● **REQUIRED TASK**
Line by line, reproduce exactly the beginning of the listing below, ending with the line that contains "import * as THREE from 'three';" and adding nothing.

● **DATASET EXCERPT**

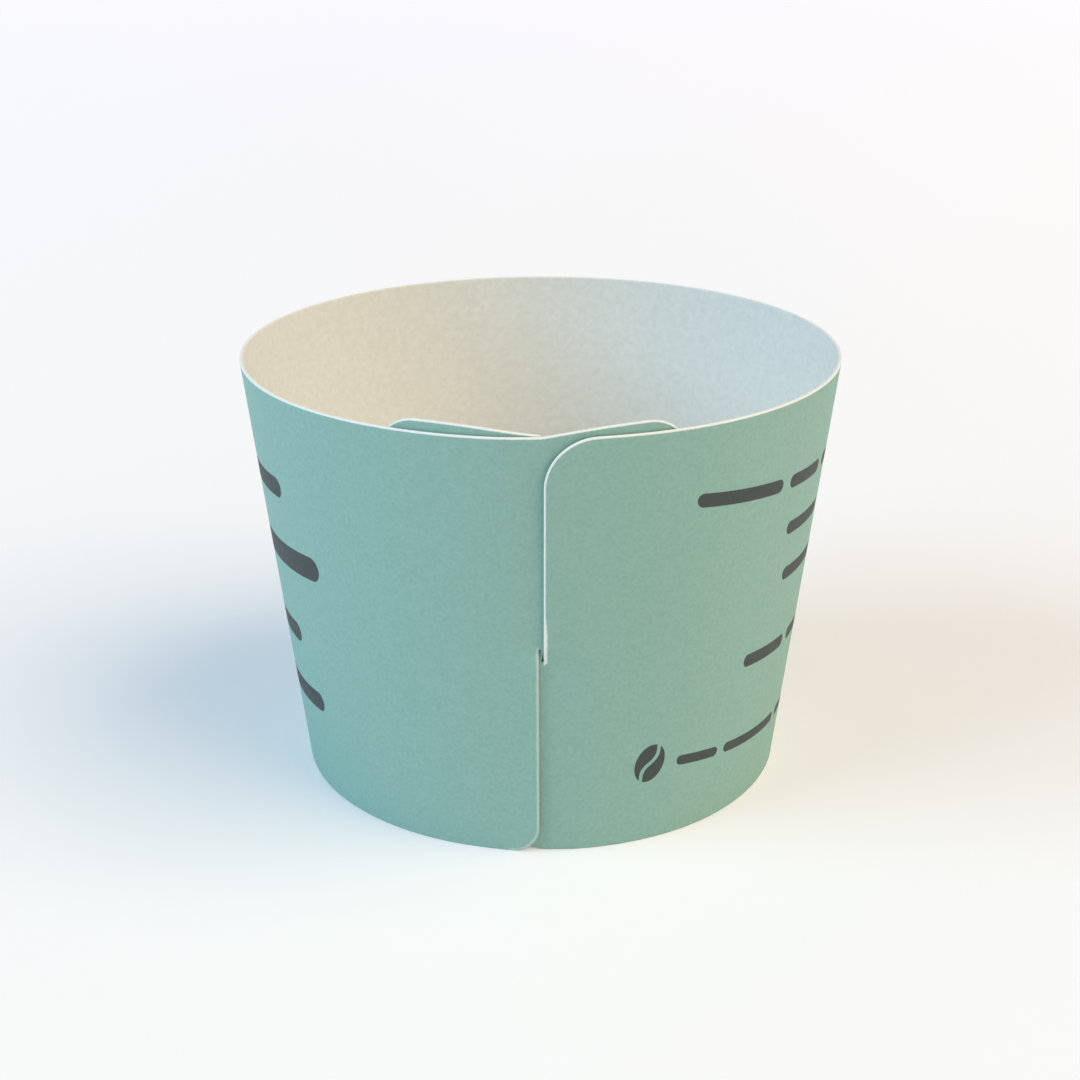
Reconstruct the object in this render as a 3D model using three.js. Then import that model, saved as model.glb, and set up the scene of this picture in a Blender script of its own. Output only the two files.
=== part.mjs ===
// A take-away cup sleeve: one die-cut strip of card, rolled into a cone that is
// wider at the top and closed without glue. One end has a slit down from the top
// edge, the other a slit up from the bottom edge. The slits slide into each other
// at the seam, and each end runs on behind the other as a tab.
// Millimetres, +Z up. The axis is Z, the bottom edge stands on Z = 0 and the seam
// faces -Y. The right end comes round through +X, the left end through -X.

import * as THREE from 'three';

// The rolled sleeve
const topDiameter = 81.4;       // across the outer face at the top edge
const bottomDiameter = 67.8;    // across the outer face at the bottom edge
const height = 59.0;            // from the bottom edge up to the top edge
const cardThickness = 0.5;
const layerClearance = 0.15;    // air between the two ends where one lies on the other

// The slits that lock
const slitWidth = 0.35;         // from lip to lip
const tabLipGap = 0.1;          // between the tabs' own lips, where both slits are open
const slitPastHalf = 0.95;      // each slit ends this far beyond half the height
const weaveLength = 7.0;        // a whole half crosses from the outer layer to the inner one
const rightCornerRadius = 6.4;  // right end, where its slit opens at the top edge
const leftCornerRadius = 3.8;   // left end, where its slit opens at the bottom edge
const cornerLift = 0.4;         // those two corners spring off the layer under them
const liftLength = 12.0;        // and the lift fades out this far from the slit

// The tabs behind the seam, with lengths along the card at half the height
const rightTabLength = 19.2;
const leftTabLength = 17.2;
const tabCornerRadius = 5.5;
const tabClimb = 1.35;          // a tab stands this much higher than the ring
const climbLength = 13.0;       // and it has climbed there this far past the seam

// Fineness of the faces
const ringStep = THREE.MathUtils.degToRad(3.4);
const seamStep = 1.6;
const cornerSteps = 5;
const rowsBelow = 5;
const rowsBetween = 4;
const rowsAbove = 5;

const card = new THREE.MeshStandardMaterial({ color: 0x96c3bd, roughness: 0.7, metalness: 0 });

const topRadius = topDiameter / 2;
const bottomRadius = bottomDiameter / 2;
const middleRadius = (topRadius + bottomRadius) / 2;
const layerStep = cardThickness + layerClearance;
const lowRoot = height / 2 - slitPastHalf;
const highRoot = height / 2 + slitPastHalf;
const tabLip = tabLipGap / 2;
const ringLip = tabLip - slitWidth;
const rows = rowsBelow + rowsBetween + rowsAbove;

const rightEnd = { tabLength: rightTabLength, slitFromTop: true, corner: rightCornerRadius };
const leftEnd = { tabLength: leftTabLength, slitFromTop: false, corner: leftCornerRadius };

/** Outer radius of the cone at a height. */
function coneRadius(z) {
  return THREE.MathUtils.lerp(bottomRadius, topRadius, z / height);
}

/** How far a rounded corner has dropped from its edge, at a distance from the corner's side. */
function cornerDrop(distance, radius) {
  const inside = Math.max(radius - distance, 0);
  return radius - Math.sqrt(radius * radius - inside * inside);
}

/** Evenly spaced values from one to another, without the last. */
function spread(from, to, step) {
  const count = Math.max(1, Math.ceil((to - from) / step));
  return Array.from({ length: count }, (_, i) => from + ((to - from) * i) / count);
}

/** Distances from a corner's side at which its arc is cut into equal turns. */
function arcStops(radius) {
  const turn = Math.PI / 2 / cornerSteps;
  return Array.from({ length: cornerSteps + 1 }, (_, i) => radius * (1 - Math.cos(i * turn)));
}

/** Column places of one end, as lengths past the seam: below zero on the ring, above it on the tab. */
function endStops(end) {
  const zone = Math.max(weaveLength, liftLength, end.corner - ringLip);
  const slitCorner = arcStops(end.corner).reverse().map((d) => ringLip - d);
  const tabCorner = arcStops(tabCornerRadius).reverse().map((d) => end.tabLength - d);
  return [
    ...spread(-zone, slitCorner[0], seamStep),
    ...slitCorner,
    ...spread(tabLip, tabCorner[0], seamStep),
    ...tabCorner,
  ];
}

/** All columns of the strip, from the right tab's end round the back to the left tab's end. */
function stripColumns() {
  const right = endStops(rightEnd).reverse();
  const left = endStops(leftEnd);
  const firstAngle = -right[right.length - 1] / middleRadius;
  const lastAngle = 2 * Math.PI + left[0] / middleRadius;
  const ring = spread(firstAngle, lastAngle, ringStep).slice(1);
  return [
    ...right.map((past) => ({ end: rightEnd, past, angle: -past / middleRadius })),
    ...ring.map(ringColumn),
    ...left.map((past) => ({ end: leftEnd, past, angle: 2 * Math.PI + past / middleRadius })),
  ];
}

/** A column of the ring belongs to the end that is nearer. */
function ringColumn(angle) {
  const end = angle < Math.PI ? rightEnd : leftEnd;
  const fromSeam = Math.min(angle, 2 * Math.PI - angle);
  return { end, past: -fromSeam * middleRadius, angle };
}

/** How far both long edges of a tab have climbed above those of the ring. */
function climb(past) {
  const run = THREE.MathUtils.clamp(past / climbLength, 0, 1);
  return tabClimb * Math.sin((Math.PI / 2) * run);
}

/** Heights of a column's top and bottom, with the rounded corners taken off. */
function columnSpan(column) {
  const { end, past } = column;
  const atTop = topRadius / middleRadius;
  const atBottom = bottomRadius / middleRadius;
  const fromTabEnd = end.tabLength - past;
  const fromSlit = past < 0 ? ringLip - past : Infinity;
  const slitDrop = (scale) => cornerDrop(Math.max(fromSlit, 0) * scale, end.corner);
  const topDrop = cornerDrop(fromTabEnd * atTop, tabCornerRadius)
    + (end.slitFromTop ? slitDrop(atTop) : 0);
  const bottomDrop = cornerDrop(fromTabEnd * atBottom, tabCornerRadius)
    + (end.slitFromTop ? 0 : slitDrop(atBottom));
  const shift = climb(past);
  return { low: shift + bottomDrop, high: height + shift - topDrop };
}

/** The heights of a column's rows, with a row on each slit's root. */
function rowHeights(column) {
  const { low, high } = columnSpan(column);
  const stretch = (from, to, count) => spread(from, to, (to - from) / count).slice(0, count);
  return [
    ...stretch(low, lowRoot, rowsBelow),
    ...stretch(lowRoot, highRoot, rowsBetween),
    ...stretch(highRoot, high, rowsAbove),
    high,
  ];
}

/** 1 where this end is slit, -1 where it is whole, and a smooth turn between the two roots. */
function slitShare(end, z) {
  const above = 2 * THREE.MathUtils.smoothstep(z, lowRoot, highRoot) - 1;
  return end.slitFromTop ? above : -above;
}

/** How far a corner beside the slit has sprung outwards. */
function liftAt({ end, past }, z) {
  if (past > 0) return 0;
  const reach = end.slitFromTop ? (z - lowRoot) / (height - lowRoot) : (highRoot - z) / highRoot;
  const fade = Math.max(1 + past / liftLength, 0);
  return cornerLift * Math.max(reach, 0) ** 1.5 * fade * fade;
}

/**
 * How far the card lies from the cone, outwards. The ring is on the cone and a tab is one
 * layer inside it. At the seam a whole half passes midway between the two layers, and the
 * lips of a slit half step aside for it, so the layers stay one layer apart everywhere.
 */
function layerOffset(column, z) {
  const side = column.past > 0 ? -1 : 1;
  const weave = -Math.sin((Math.PI / 2) * THREE.MathUtils.clamp(column.past / weaveLength, -1, 1));
  const slit = slitShare(column.end, z);
  const layer = side * (1 + slit) - slit * weave;
  return (layerStep / 2) * (layer - 1) + liftAt(column, z);
}

/** The point of a column at a height, on the outer face or, by the card's thickness, the inner. */
function cardPoint(column, z, depth) {
  const radius = coneRadius(z) + layerOffset(column, z) - depth;
  return [radius * Math.sin(column.angle), -radius * Math.cos(column.angle), z];
}

/** Whether a cell of the strip falls in one of the slits. */
function inSlit(before, after, row) {
  if (before.end !== after.end || before.past * after.past > 0) return false;
  return before.end.slitFromTop ? row >= rowsBelow : row < rowsBelow + rowsBetween;
}

/** The cells of card between the columns, as corner indices that run round the outer face. */
function cardCells(columns) {
  const cells = [];
  const corner = (i, j) => i * (rows + 1) + j;
  for (let i = 0; i + 1 < columns.length; i += 1) {
    for (let j = 0; j < rows; j += 1) {
      if (inSlit(columns[i], columns[i + 1], j)) continue;
      cells.push([corner(i, j), corner(i + 1, j), corner(i + 1, j + 1), corner(i, j + 1)]);
    }
  }
  return cells;
}

/** The cut edges: cell sides that no other cell shares, in the direction of their own cell. */
function cutEdges(cells) {
  const edges = new Map();
  for (const cell of cells) {
    cell.forEach((from, k) => {
      const to = cell[(k + 1) % 4];
      const twin = `${to},${from}`;
      if (!edges.delete(twin)) edges.set(`${from},${to}`, [from, to]);
    });
  }
  return [...edges.values()];
}

/** The strip as one closed solid: outer face, inner face and the cut edge all round. */
function sleeveGeometry() {
  const columns = stripColumns();
  const wall = cardThickness * Math.hypot(1, (topRadius - bottomRadius) / height);
  const face = (depth) => columns.flatMap(
    (column) => rowHeights(column).flatMap((z) => cardPoint(column, z, depth)),
  );
  const cells = cardCells(columns);
  const inner = columns.length * (rows + 1);
  const quads = [
    ...cells,
    ...cells.map(([a, b, c, d]) => [d + inner, c + inner, b + inner, a + inner]),
    ...cutEdges(cells).map(([a, b]) => [b, a, a + inner, b + inner]),
  ];
  const geometry = new THREE.BufferGeometry();
  const points = [...face(0), ...face(wall)];
  geometry.setAttribute('position', new THREE.Float32BufferAttribute(points, 3));
  geometry.setIndex(quads.flatMap(([a, b, c, d]) => [a, b, c, a, c, d]));
  geometry.computeVertexNormals();
  return geometry;
}

const sleeve = new THREE.Mesh(sleeveGeometry(), card);
sleeve.name = 'card_sleeve';

const group = new THREE.Group();
group.add(sleeve);

export default group;
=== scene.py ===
import math
from collections import namedtuple

import bpy
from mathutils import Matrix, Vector, geometry, kdtree, noise


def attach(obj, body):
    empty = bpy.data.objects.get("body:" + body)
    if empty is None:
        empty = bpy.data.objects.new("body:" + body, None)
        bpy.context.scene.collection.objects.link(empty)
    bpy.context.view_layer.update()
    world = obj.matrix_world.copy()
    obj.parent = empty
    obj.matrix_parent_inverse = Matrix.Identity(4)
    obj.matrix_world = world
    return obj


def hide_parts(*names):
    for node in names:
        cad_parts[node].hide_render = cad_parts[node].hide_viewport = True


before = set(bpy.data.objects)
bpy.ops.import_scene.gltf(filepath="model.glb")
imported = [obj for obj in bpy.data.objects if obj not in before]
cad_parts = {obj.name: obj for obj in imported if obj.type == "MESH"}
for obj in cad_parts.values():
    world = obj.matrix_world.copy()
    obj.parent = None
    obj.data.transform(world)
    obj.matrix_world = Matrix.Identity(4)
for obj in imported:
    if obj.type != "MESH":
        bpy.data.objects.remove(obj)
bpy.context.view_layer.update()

# The strip: solid white board, 0.5 mm thick, die-cut flat in one piece with a slit near each end,
# then rolled into a cone by hand. The slits slide into each other at the front seam, without glue,
# and each end runs on behind the other as a tab. All lengths here are in millimetres.
MM = 0.001
TOP_RADIUS = 40.7
BOTTOM_RADIUS = 33.9
HEIGHT = 59.0
BOARD = 0.5                 # thickness of the board
LAYER_STEP = 0.65           # from one layer's face to the next, with 0.15 mm of air
SLIT_WIDTH = 0.31
TAB_LIP_GAP = 0.02          # between the tabs' own lips, which the lock presses together
SLIT_PAST_HALF = 0.95
WEAVE_LENGTH = 7.0          # a whole half crosses from the outer layer to the inner one
CORNER_LIFT = 0.4           # the slit corners spring off the layer under them
LIFT_LENGTH = 12.0
TAB_CORNER = 5.5
TAB_CLIMB = 1.35            # a tab stands this much higher than the ring
CLIMB_LENGTH = 13.0         # and it has climbed there this far past the seam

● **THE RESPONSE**
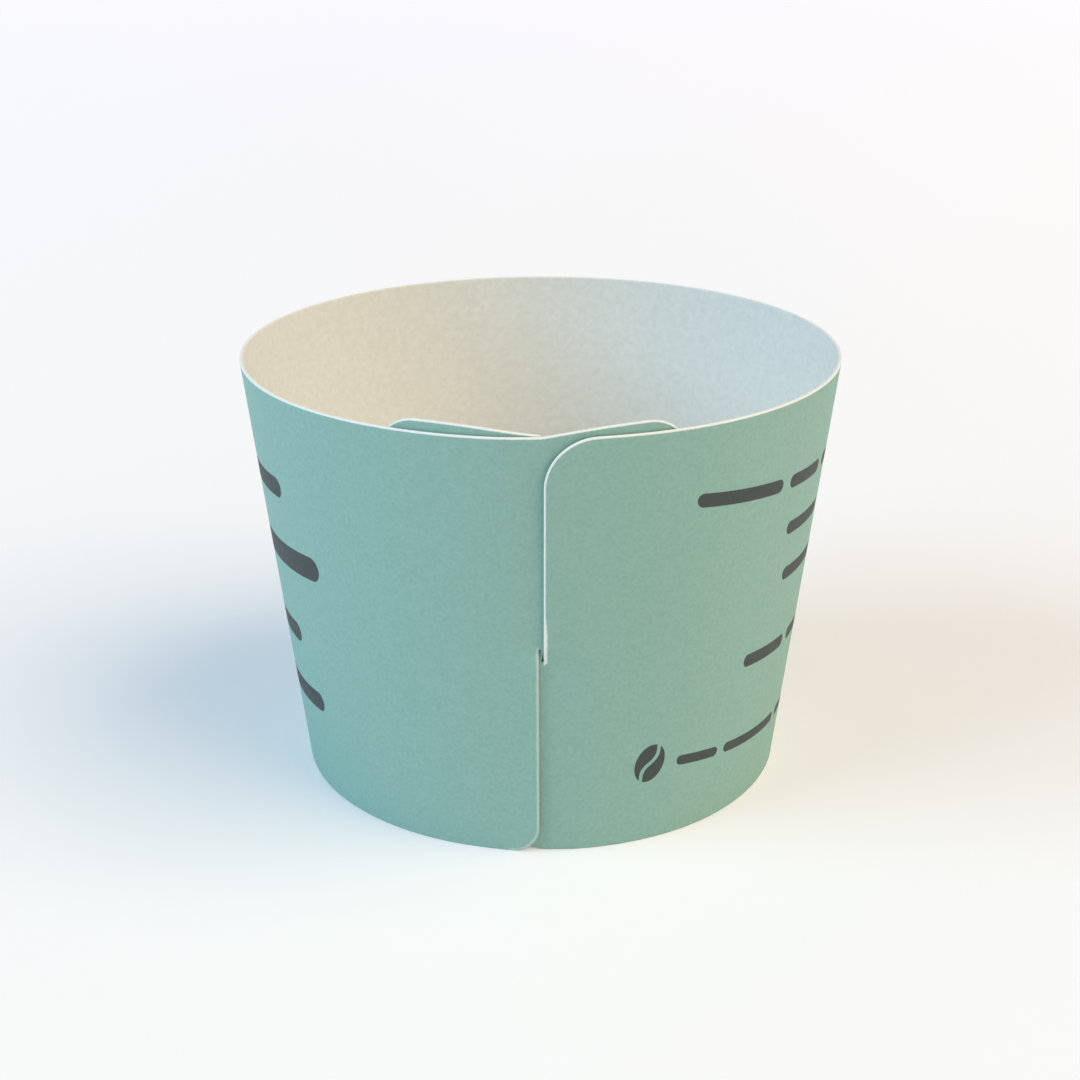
Reconstruct the object in this render as a 3D model using three.js. Then import that model, saved as model.glb, and set up the scene of this picture in a Blender script of its own. Output only the two files.
=== part.mjs ===
// A take-away cup sleeve: one die-cut strip of card, rolled into a cone that is
// wider at the top and closed without glue. One end has a slit down from the top
// edge, the other a slit up from the bottom edge. The slits slide into each other
// at the seam, and each end runs on behind the other as a tab.
// Millimetres, +Z up. The axis is Z, the bottom edge stands on Z = 0 and the seam
// faces -Y. The right end comes round through +X, the left end through -X.

import * as THREE from 'three';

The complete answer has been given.